The tour broke numerous records. With over 1 million attendees, the Begin Again Tour was the highest-grossing and most-attended concert tour ever held by a foreign artist in Japan, a title that Tohoshinki had held previously with their Time Tour in 2013. Tohoshinki were the first foreign artist in Japan to perform at the Nissan Stadium for three consecutive days, and also the first foreign artist to host two different concert series at the stadium. It was the highest-grossing concert tour in Japan in 2017.

==Background==
From July 2015 to August 2017, Tohoshinki went on a hiatus to fulfill their compulsory military service for South Korea. During their hiatus, the members released solo mini albums U Know Y (2015) by Yunho, and Close to You (2015) by Changmin, both limited exclusive releases for their fanclub, Bigeast. On April 2, 2016, their tenth anniversary concert films Till (2016) and Till 2 (2017) were released at select theaters and venues, running from April to November 2016, and the sequel running from March to April 2017. Their first remix album as a duo, Two of Us, was released in October 2016.

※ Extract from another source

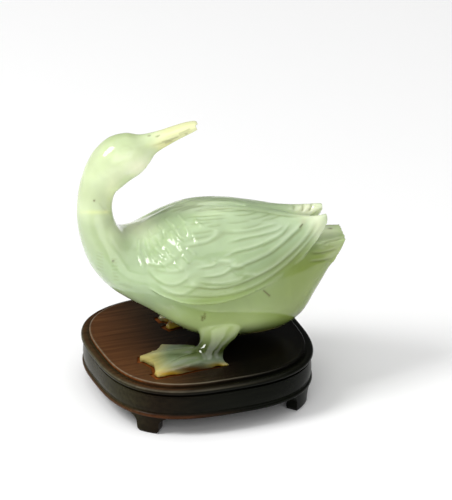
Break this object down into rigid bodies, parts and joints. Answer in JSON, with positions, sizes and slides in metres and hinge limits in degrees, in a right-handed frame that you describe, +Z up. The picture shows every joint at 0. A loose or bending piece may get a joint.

On August 21, 2017, three days after Changmin's military discharge, the duo held a press conference to announce their return to music. Then, they announced they will first return to Japan with a Japanese compilation album Fine Collection: Begin Again in October 2017, which comprised all of their singles since they came back as a duo in 2011, as well as a few remixes of older songs. The Begin Again Tour, which accompanied the compilation album, opened at the Sapporo Dome on November 11, 2017. There, they debuted their first performance of their comeback Japanese single "Reboot," which was released in December 2017.

== Commercial performance ==
Initially announcing fourteen shows, three more shows were added for Osaka due to demand. The seventeen shows amassed over 780,000 people. Selling out all shows, Avex announced in January 2018 that the tour's final three days would be held at the Nissan Stadium in Yokohama, making Tohoshinki the first foreign artist in Japan to perform at the stadium for three consecutive days.

The shows at the Nissan Stadium in Yokohama alone grossed over ₩27.1 billion in ticket sales and over ₩29 billion in merchandise sales, with a total revenue of ₩56.1 billion (US$50 million).

== Set list ==
This set list was taken from the November 11, 2017, concert in Sapporo. It does not represent all shows throughout the tour.

1. "Reboot"
2. "Android"
3. "Humanoids"
4. "One More Thing"
5. "Superstar"
6. "Chandelier"
7. "B.U.T"
8. "Spinning"
9. "Survivor"
10. "One and Only One"
11. "Shiawase Iro no Hana"
12. "Still"
13. "Aitakute Aitakute Tamaranai"
14. "Duet"
15. "White"
16. "Catch Me"
17. "Easy Mind"
18. "I Just Can't Quit Myself"
19. "Ocean"
20. "Bolero"
21. "Why? (Keep Your Head Down)"

- Encore
22. "Maximum"
23. "Rising Sun"
24. "We Are!"
25. "Summer Dream"
26. "Somebody to Love"
27. "Begin"

==Tour dates==

| Date | City | Venue | Attendance |
| November 11, 2017 | Sapporo | Sapporo Dome | 780,000 |
| November 25, 2017 | Tokyo | Tokyo Dome |
November 26, 2017
November 27, 2017
| December 2, 2017 | Fukuoka | Fukuoka Dome |
December 3, 2017
| December 20, 2017 | Tokyo | Tokyo Dome |
December 21, 2017
| December 26, 2017 | Osaka | Kyocera Dome Osaka |
December 27, 2017
December 28, 2017
| January 12, 2018 | Nagoya | Nagoya Dome |
January 13, 2018
January 14, 2018
| January 19, 2018 | Osaka | Kyocera Dome Osaka |
January 20, 2018
January 21, 2018
| June 8, 2018 | Yokohama | Nissan Stadium | 225,000 |
June 9, 2018
June 10, 2018
| Estimated total |  |  | 1,005,000 |

==Video release==
Tohoshinki Live Tour 2017 ～Begin Again～ is a live DVD and Blu-ray concert film by South Korean pop duo Tohoshinki, released on March 28, 2018, through Avex Trax in Japan. The DVD was filmed during the duo's ninth Japanese concert tour Begin Again, which ran from November 17 to January 2018. The tour was Tohoshinki's third nation-wide dome tour in Japan, performing at five domes across six cities, with the Nissan Stadium as its final stop. The DVD debuted at number one on the Oricon chart, charting for thirty-two weeks. Titled Tohoshinki Live Tour ～Begin Again～ Special Edition in Nissan Stadium, the Nissan Stadium recording was released as a separate DVD and Blu-ray release on December 19, 2018. It also debuted at number one on the Oricon, and charted for thirteen weeks.